Kamikaze aircraft were just that, enemy aircraft which were being used as weapons against the US fleet. Their destruction should count as as much as any other aircraft brought down during aerial combat. In a larger sense I don't see a point in separating them into their own unique category, other than for statistical clarity. If you did that then you should also subtract all the claims made against unarmed cargo, training, and transport aircraft by every pilot that flew during the war. As you can tell that would be utter nonsense.

FWIW, after some analysis on my part it would seem that of the 2500+ Kamikaze aircraft sorties made during the war around 1,118 were destroyed by US Navy and Marine Corps aircraft. This would include those shot down by Hellcats, Corsairs, and Wildcats. The rest were brought down by ship AA guns and near misses experienced by the enemy during their final attack on Allied shipping.


----------



## parsifal (Apr 25, 2018)

DarrenW said:


> Ok parsifal you win, I submit to you and your minions. For the sake of the adults that visit this forum daily, let's just stop the insults and end the combative nature of this thread right here and now. Can we just shake hands and start discussing real honest to goodness facts from this point forward, please?



Good to know Darren. I'm a tad overzealous at times.

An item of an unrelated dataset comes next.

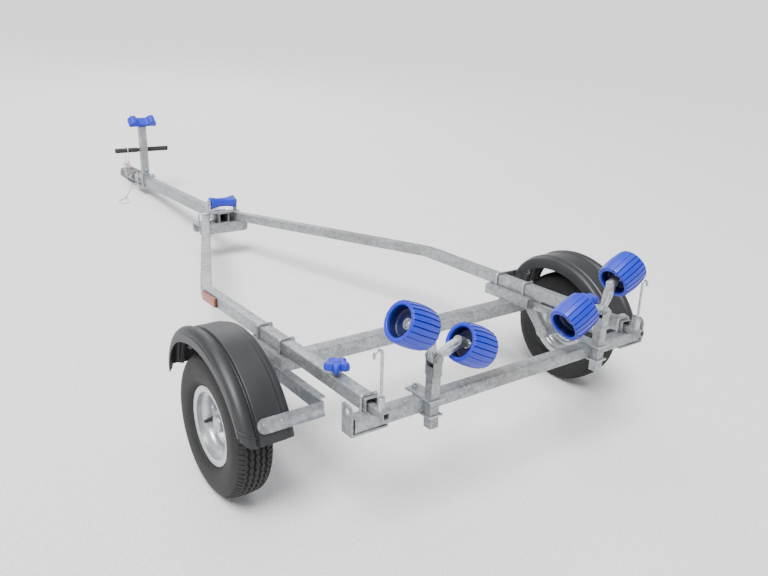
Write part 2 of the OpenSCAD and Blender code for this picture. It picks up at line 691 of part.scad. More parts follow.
// ---- rear crossmember and what it carries ----
clamp_rx = -cross_x + 8;
module rear_crossmember() {
    color(steel) parked() difference() {
        tube_y(cross_l, -cross_x, z_frame - cross_s, cross_s, tube_t);
        for (i = [-1, 1])
            translate([clamp_rx, i * rail_y, 0])
                clamp_holes(rail_s, z_frame - cross_s - 1, z_frame + 1);
    }
}
module rear_clamps() {
    color(bright) parked() for (i = [-1, 1])
        translate([clamp_rx, i * rail_y, z_rail])
            clamp_bolt(rail_s, rail_s + cross_s + plate_t);
}
lash_y = cross_l / 2 + 8;
module lashing_plate() {
    z0 = z_frame - cross_s - plate_t;
    x0 = -cross_x - lash_w / 2;
    y0 = rail_y - rail_s / 2 - clamp_d - 12;
    difference() {
        union() {
            translate([x0, y0, z0]) cube([lash_w, lash_y + plate_t - y0, plate_t]);
            translate([x0, lash_y + plate_t, z0]) rotate([90, 0, 0]) linear_extrude(plate_t)
                polygon([[0, 0], [lash_w, 0], [lash_w, lash_h - 6], [lash_w - 6, lash_h],
                    [14, lash_h], [4, lash_h - 8], [0, lash_h - 18]]);
        }
        translate([-cross_x, lash_y - 1, z0 + lash_h - lash_hole / 2 - 10])
            rotate([-90, 0, 0]) cylinder(d = lash_hole, h = plate_t + 2);
        translate([clamp_rx, rail_y, 0]) clamp_holes(rail_s, z0 - 1, z0 + plate_t + 1);
    }
}
module lashing_plate_left() { color(steel) parked() lashing_plate(); }
module lashing_plate_right() { color(steel) parked() mirror([0, 1, 0]) lashing_plate(); }

// ---- roller stems: a square tube behind the crossmember with a yoke on top ----
module roller_stem() {
    h = stem_s / 2;
    difference() {
        union() {
            tube_z(stem_x, stem_y, z_frame - stem_low, z_frame + stem_top, stem_s, tube_t);
            for (x = [stem_x - h - 4, stem_x + h]) {
                translate([x, stem_y - h, z_frame + stem_top - 26])
                    cube([4, stem_s, pivot_up - stem_top + 26]);
                translate([x, stem_y, pivot_z]) rotate([0, 90, 0]) cylinder(r = h, h = 4);
            }
            translate([stem_x - h - 12, stem_y, pivot_z]) rotate([0, 90, 0])
                cylinder(d = pivot_d, h = stem_s + 24);
            for (x = [stem_x - h - 12, stem_x + h + 4])
                translate([x, stem_y, pivot_z]) rotate([0, 90, 0])
                    cylinder(d = pivot_d + 9, h = 8, $fn = 6);
        }
    }
}
module roller_stem_left() { color(steel) parked() roller_stem(); }
module roller_stem_right() { color(steel) parked() mirror([0, 1, 0]) roller_stem(); }

module stem_clamp() {
    x0 = stem_x - stem_s / 2 - 6;
    x1 = -cross_x + cross_s / 2 + 34;
    difference() {
        for (z = [z_frame - cross_s - plate_t, z_frame])
            translate([x0, stem_y - 23, z]) cube([x1 - x0, 46, plate_t]);
        translate([stem_x - stem_s / 2, stem_y - stem_s / 2, z_frame - 90])
            cube([stem_s, stem_s, 180]);
    }
    translate([x1 - 14, stem_y, z_frame - cross_s - 16]) cylinder(d = 10, h = cross_s + 32);
    translate([x1 - 14, stem_y, z_frame - cross_s - plate_t - 8]) cylinder(d = 17, h = 8.5, $fn = 6);
    translate([x1 - 14, stem_y, z_frame + plate_t - 0.5]) cylinder(d = 17, h = 7, $fn = 6);
}
module stem_clamp_left() { color(steel) parked() stem_clamp(); }
module stem_clamp_right() { color(steel) parked() mirror([0, 1, 0]) stem_clamp(); }

// ---- swing arms and wobble rollers, in a frame tilted with the swing ----
recess = 34;
web_in = roller_in + recess;
web_out = roller_in + roller_l - recess;
limb = norm([roller_in, roller_up]);
module swung() {
    translate([stem_x, stem_y, pivot_z]) rotate([swing_tilt, 0, 0]) children();
}
module swing_arm() {
    swung() difference() {
        union() {
            translate([-11, 0, 0]) rotate([0, 90, 0]) cylinder(r = 16, h = 22);
            for (i = [-1, 1]) {
                rotate([i * atan2(roller_up, roller_in), 0, 0])
                    translate([-10, i > 0 ? 6 : 2 - limb, -12]) cube([20, limb - 8, 24]);
                translate([0, 0, roller_up]) rotate([-90 * i, 0, 0]) {
                    translate([0, 0, roller_in - 12]) cylinder(d = spindle_d + 12, h = 26);
                    translate([0, 0, roller_in])
                        cylinder(d = spindle_d, h = web_out - roller_in + 8);
                    translate([0, 0, web_in - 4]) cylinder(d = spindle_d + 8, h = 3);
                    translate([0, 0, web_out + 1]) cylinder(d = spindle_d + 12, h = 3);
                }
            }
        }
        translate([-12, 0, 0]) rotate([0, 90, 0]) cylinder(d = pivot_d + 2 * run_gap, h = 24);
    }
}
module swing_arm_left() { color(bright) parked() swing_arm(); }
module swing_arm_right() { color(bright) parked() mirror([0, 1, 0]) swing_arm(); }

// Barrel with a deep recess in each end; its axis runs along +Z from 0.
module wobble_roller() {
    b = spindle_d / 2 + run_gap;
    o = roller_end_d / 2;
    l = roller_l;
    color(blue) rotate_extrude($fn = 72) polygon([
        [b, recess], [o - 13, recess], [o - 13, 3], [o - 10, 0], [o - 4, 0], [o, 4],
        [o + (roller_d / 2 - o) * 0.75, l * 0.25], [roller_d / 2, l * 0.5],
        [o + (roller_d / 2 - o) * 0.75, l * 0.75], [o, l - 4], [o - 4, l], [o - 10, l],
        [o - 13, l - 3], [o - 13, l - recess], [b, l - recess]]);
}
module placed_roller(i) {
    swung() translate([0, i * roller_in, roller_up]) rotate([-90 * i, 0, 0]) wobble_roller();
}
module roller_outer_left() { parked() placed_roller(1); }
module roller_inner_left() { parked() placed_roller(-1); }
module roller_outer_right() { parked() mirror([0, 1, 0]) placed_roller(1); }
module roller_inner_right() { parked() mirror([0, 1, 0]) placed_roller(-1); }

// ---- lighting board fittings ----
carrier_z = z_frame + tube_t + 0.5;
rod_x = -rail_rear - carrier_out + 24;
module light_carrier() {
    tube_x(-rail_rear - carrier_out, carrier_in - rail_rear, rail_y, carrier_z, carrier_s, 2);
}
module light_carrier_left() { color(steel) parked() light_carrier(); }
module light_carrier_right() { color(steel) parked() mirror([0, 1, 0]) light_carrier(); }
module light_rod() {
    z = carrier_z + carrier_s;
    translate([rod_x, rail_y, z]) {
        cylinder(d = rod_d + 12, h = 34);
        cylinder(d = rod_d, h = rod_h - 12);
        translate([0, 12, rod_h - 12]) rotate([90, 0, -90])
            rotate_extrude(angle = 180) translate([12, 0]) circle(d = rod_d);
        translate([0, 24, rod_h - 20]) cylinder(d = rod_d, h = 8);
    }
}
module light_rod_left() { color(bright) parked() light_rod(); }
module light_rod_right() { color(bright) parked() mirror([0, 1, 0]) light_rod(); }
module star_knob() {
    z0 = carrier_z + carrier_s + 0.5;
    translate([knob_x - rail_rear, rail_y, 0]) {
        translate([0, 0, z0]) cylinder(d = screw_d, h = z_rail + 20 - z0);
        translate([0, 0, z_rail]) cylinder(d = screw_d + 8, h = 8, $fn = 6);
        translate([0, 0, z_rail + 12]) {
            cylinder(d = knob_d * 0.62, h = 27);
            for (i = [0:4]) rotate([0, 0, i * 72])
                translate([knob_d / 2 - 12, 0, 2]) cylinder(d = 24, h = 22);
        }
    }
}
module star_knob_left() { color(blue) parked() star_knob(); }
module star_knob_right() { color(blue) parked() mirror([0, 1, 0]) star_knob(); }

// ---- safety cable, where it lies as the trailer stands: one end on the ground, the other
// over the handle ----
lower_route = [[1466, 14, 28.6], [1466, 24, 28], [1464, 35, 26], [1459, 46, 22], [1452, 56, 16.5],
    [1443, 65, 11], [1432, 73, 7], [1420, 80, 4.5], [1406, 88, 3.5], [1390, 97, 3], [1373, 106, 3],
    [1356, 115, 3], [1339, 124, 3.2], [1322, 132, 3.6], [1314, 135.7, 4], [1306, 139.4, 4]];
upper_route = [[1530, 30.5, 52], [1530, 41, 51], [1527, 52, 52], [1521, 62, 57], [1512, 71, 67],
    [1501, 78, 82], [1489, 82, 101], [1477, 85, 123], [1466, 87, 148], [1456, 88, 175],
    [1447, 88, 202], [1440, 88, 228], [1436.7, 88, 247], [1434.6, 88, 255.2], [1428.5, 88, 261.3],
    [1420, 88, 263.7], [1411.3, 88, 261.3], [1405.2, 88, 255.2], [1402.9, 88, 247],
    [1402, 88, 228], [1401, 88, 208], [1401, 88, 190]];
function unit(v) = v / norm(v);
function tangent(p, i) = unit(p[min(i + 1, len(p) - 1)] - p[max(i - 1, 0)]);
// A vector across the route at each point, carried along from n so that the tube never twists.
function across(p, n, i = 0) = i == len(p) ? [] : let (
    t = tangent(p, i),
    m = unit(n - (n * t) * t))
    concat([m], across(p, m, i + 1));
module tube(p, d) {
    sides = 8;
    m = across(p, [0, 0, 1]);
    last = len(p) - 1;
    points = [for (i = [0:last], k = [0:sides - 1]) p[i]
        + d / 2 * (cos(k * 360 / sides) * m[i] + sin(k * 360 / sides) * cross(tangent(p, i), m[i]))];
    polyhedron(points, concat(
        [[for (k = [0:sides - 1]) k]],
        [for (i = [0:last - 1], k = [0:sides - 1]) let (j = (k + 1) % sides)
            [i * sides + j, i * sides + k, (i + 1) * sides + k, (i + 1) * sides + j]],
        [[for (k = [sides - 1:-1:0]) last * sides + k]]));
}
module lower_cable() { color([0.85, 0.86, 0.85]) tube(lower_route, cable_d); }
module upper_cable() { color([0.85, 0.86, 0.85]) tube(upper_route, cable_d); }
// Block under the drawbar that the lower end is clamped in.
anchor_x = 2775;
module cable_anchor() {
    color(bright) parked() translate([anchor_x - 10, -14, z_frame - 14]) cube([20, 28, 14]);
}
// Pressed ferrule and teardrop eye, flat on the ground.
eye_l = 92;
eye_w = 56;
eye_turn = 155;
module cable_eye() {
    color([0.85, 0.86, 0.85]) translate(lower_route[len(lower_route) - 1])
        rotate([0, 0, eye_turn]) {
            translate([0, -6, -3.6]) cube([26, 12, 7]);
            tube([for (a = [24:12:336]) [22 + eye_l / 2 * (1 - cos(a)),
                0.65 * eye_w * sin(a) * sin(a / 2), -1.4]], cable_d);
        }
}
// Collar and snap link on the cable's other end.
module cable_clip() {
    function stadium(w, l) = concat([for (a = [0:20:180]) [w * cos(a), l + w * sin(a)]],
        [for (a = [180:20:360]) [w * cos(a), -l + w * sin(a)]]);
    color(bright) translate(upper_route[len(upper_route) - 1]) {
        translate([0, 0, -12]) cylinder(d = 8, h = 12);
        translate([-2, 0, -29]) rotate([90, 0, 90]) linear_extrude(4) difference() {
            polygon(stadium(8, 11));
            polygon(stadium(4.5, 11));
        }
    }
}

// ---- side reflectors ----
module side_reflector() {
    translate([bend_x - 99 - refl_l / 2, rail_y + rail_s / 2, z_frame + (rail_s - refl_h) / 2])
        cube([refl_l, 10, refl_h]);
}
module side_reflector_left() { color([0.95, 0.5, 0.1]) parked() side_reflector(); }
module side_reflector_right() {
    color([0.95, 0.5, 0.1]) parked() mirror([0, 1, 0]) side_reflector();
}
drawbar();
side_rail_left();
side_rail_right();
front_channel();
front_clamps();
axle_beam();
axle_saddle_left();
axle_saddle_right();
axle_clamps_left();
axle_clamps_right();
suspension_arm_left();
suspension_arm_right();
rear_crossmember();
rear_clamps();
lashing_plate_left();
lashing_plate_right();
mudguard_left();
mudguard_right();
guard_stays_left();
guard_stays_right();
tyre_left();
tyre_right();
rim_left();
rim_right();
hub_left();
hub_right();
keel_bracket();
keel_pin();
keel_roller();
winch_post();
post_clamp();
bow_snubber();
pull_handle();
handle_grips();
coupling_body();
coupling_lever();
cable_anchor();
lower_cable();
cable_eye();
upper_cable();
cable_clip();
roller_stem_left();
roller_stem_right();
stem_clamp_left();
stem_clamp_right();
swing_arm_left();
swing_arm_right();
roller_outer_left();
roller_inner_left();
roller_outer_right();
roller_inner_right();
light_carrier_left();
light_carrier_right();
light_rod_left();
light_rod_right();
star_knob_left();
star_knob_right();
side_reflector_left();
side_reflector_right();
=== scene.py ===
"""A light galvanised boat trailer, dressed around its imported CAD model.

Shapes are worked out in millimetres with the trailer level: X forward, Y to its left and Z up, from the
middle of the wheel axis. Stance turns them nose down onto the ground, where the trailer parks.
"""

import json
import logging
import math
from contextlib import contextmanager
from dataclasses import dataclass, field
from enum import Enum
from typing import Any, Iterable, Iterator, Sequence

import bmesh
import bpy
import numpy as np
from mathutils import Matrix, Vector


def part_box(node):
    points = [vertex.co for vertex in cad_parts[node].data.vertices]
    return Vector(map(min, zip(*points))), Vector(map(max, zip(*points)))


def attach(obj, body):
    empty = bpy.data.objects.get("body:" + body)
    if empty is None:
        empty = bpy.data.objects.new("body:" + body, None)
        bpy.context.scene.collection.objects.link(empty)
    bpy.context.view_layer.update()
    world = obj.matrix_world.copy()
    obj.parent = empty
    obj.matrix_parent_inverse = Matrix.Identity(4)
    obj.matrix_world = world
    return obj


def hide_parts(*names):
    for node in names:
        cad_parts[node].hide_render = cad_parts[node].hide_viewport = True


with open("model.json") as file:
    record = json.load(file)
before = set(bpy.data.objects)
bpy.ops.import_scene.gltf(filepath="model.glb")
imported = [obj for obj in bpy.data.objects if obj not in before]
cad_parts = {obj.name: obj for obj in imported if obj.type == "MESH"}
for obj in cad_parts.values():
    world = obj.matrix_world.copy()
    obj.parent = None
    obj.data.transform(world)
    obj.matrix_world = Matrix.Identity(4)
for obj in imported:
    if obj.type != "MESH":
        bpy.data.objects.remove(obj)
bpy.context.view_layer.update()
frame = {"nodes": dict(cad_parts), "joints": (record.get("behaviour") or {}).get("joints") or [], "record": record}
LOG = logging.getLogger("boat_trailer")
TAU = 2 * math.pi
MM = 0.001
SAWN_EDGE = 0.5  # the chamfer on a tube's cut end, in millimetres
DOME = 0.18  # how far in from its end a rod's dome begins, in diameters
DOME_FACE = 0.62  # the width of a dome's flat face, in diameters
BEAD_STEP, BEAD_WAVE = 0.22, 0.62  # a weld bead's point spacing and ripple length, in bead widths
BEAD_RIPPLE, BEAD_END = 0.13, 0.4  # how far its radius ripples, and its radius at both ends, as shares
MERGE = 1e-6  # points of a made shape nearer than this many metres are one
MIX_SHARE, MIX_FIRST, MIX_SECOND, MIX_COLOUR = 0, 6, 7, 2  # a colour Mix node's sockets


class Side(Enum):
    """The trailer's two sides, with the sign of Y on each."""

    LEFT = 1
    RIGHT = -1

    @property
    def word(self) -> str:
        """The side as it stands in node names."""
        return self.name.lower()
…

I have two issues that frequently get me into hot water over the hellcat. First is the claim that it destroyed Japanese air parity, second is that it shot down 5000 Japanese aircraft for the loss of 263 of its own. both claims are gross distortions of the truth.


----------



## DarrenW (Apr 25, 2018)

parsifal said:


> Just so my position is clear, I consider the hellcat to be the best carrier fighter of the war. A 6:1 kill loss ratio is still rermarkable. a 19:1 kill/loss ratio is just fantasy.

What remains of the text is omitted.